Image Copyright: shutswis / 123RF Stock Photo

5 Comments

  1. Bernie Evans says:

    When the austerity measures began in 2010, political commentators of all persuasions were surprised by the ratio of cuts to tax being in the region of 80:20, and Miliband needs to have the courage to say that his party will change it dramatically. Rawnsley mentioned some of the obvious ways a future Labour government would “raise extra revenues from tax rises targeted at the wealthy”, but there is intellectual and economic support for more. Piketty has shown the Laffer curve to be economic nonsense, and recommends that high-earners in the United States should pay 80% tax, so Labour has the ready-made theoretical justification for an all-out attack on inequality. Even the IMF has admitted the rich in Britain can afford to pay more! Labour has already unveiled plans for a 10% starting tax, and could develop this further with a sliding scale for income tax, so that by the time earnings reached between £65K and £150K the rate would be 45%. From £150K to £200K, it would rise to 50%, increasing incrementally, and stopping at 80%. Would that appear unreasonable to the majority of people in this country, where the number of food banks has increased exponentially under this government, and where average earnings are around £26K, an amount earned in two and a half days by the FTSE 100 bosses?

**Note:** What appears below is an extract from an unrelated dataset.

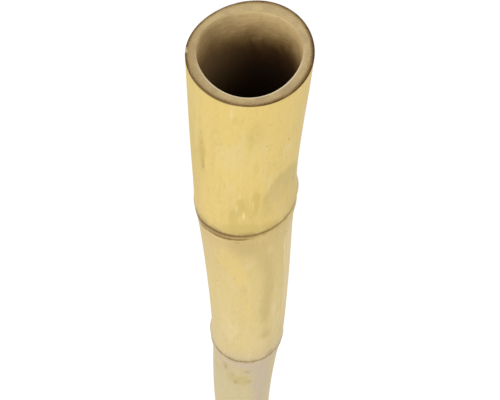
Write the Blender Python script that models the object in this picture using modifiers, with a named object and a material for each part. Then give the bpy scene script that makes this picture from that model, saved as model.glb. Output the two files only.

Working full time on the current minimum wage yields the disgraceful annual gross income of around £13000. Parties which do not pledge to change drastically this situation, in the 7th richest country in the world, do not deserve anyone`s vote!

  2. PoundInYourPocket says:

    I don’t have a pitchfork but I’ve angle grinded the prongs on the garden fork to razor sharp points.
    It’s gauling when rather than the Labour Party demanding higher taxes it’s the ultra-wealthy that offer to hand it over, not through altruism or conscience but fear of the mob. And the leopard is not changing his golden spots, as the last line in his article reads:
    “It’s not just that we’ll escape with our lives; it’s that we’ll most certainly get even richer.”

  3. James Martin says:

    I’ve long thought that the USA is very prone to huge upheaval due to wealth inequality and the complete divorce of tweedle-dee tweedle-dum republicans and democrats from the interests of the wider population outside of a narrow political class. The conditions are there, and increasingly the recognition is there (the 1% vs the 99% has huge traction, even if the ruling class is larger than 1% of the population), and what in the past have been race riots could the next time move into class confrontation.

    The problem though is that this may not be a movement of and to the left. The unions are weak, socialists, let alone socialist parties, are very small or non-existent in many areas, and the Tea Party, gun movement and numerous and very large right-ring militias show the organising potential for a move towards fascism that would be undoubtedly used by the holders of huge wealth to clamp down on any serious move towards wealth redistribution.

  4. Robert says:

    Well of course the poor have been poor going back to I suspect to the Romans and then all the way through the land working gentry who needed to have cheap labour to the factories and the match girls and the well you all know. Labour came to power in 1945 and we were all hoping we would see changes well we did but god they were small.

    And now you have a labour party standing up behind the blue union jack in which the cross of England is picked out and labour proudly tell us Miliband is Disraeli, he of course thought the rich had a duty to help the poor through the famous trickle down effect which is new labour in a nut shell.

    Poor old labour are lost they are not sure of what they are or what to do to win the next election. I suspect Blair picture will be hung in all CLP’s before long to remind us of the good days of a labour government that ruled for three terms. many many years ago.

    And they will have Miliband,s picture to remind us with Brown of the losers who took labour into 25 years of opposition behind UKIP.

  5. swatantra says:

    Too right. The hungry poor destitute and jobless will be clambering over the trenches to get a decent life. Nothing can stop them; not even Farage.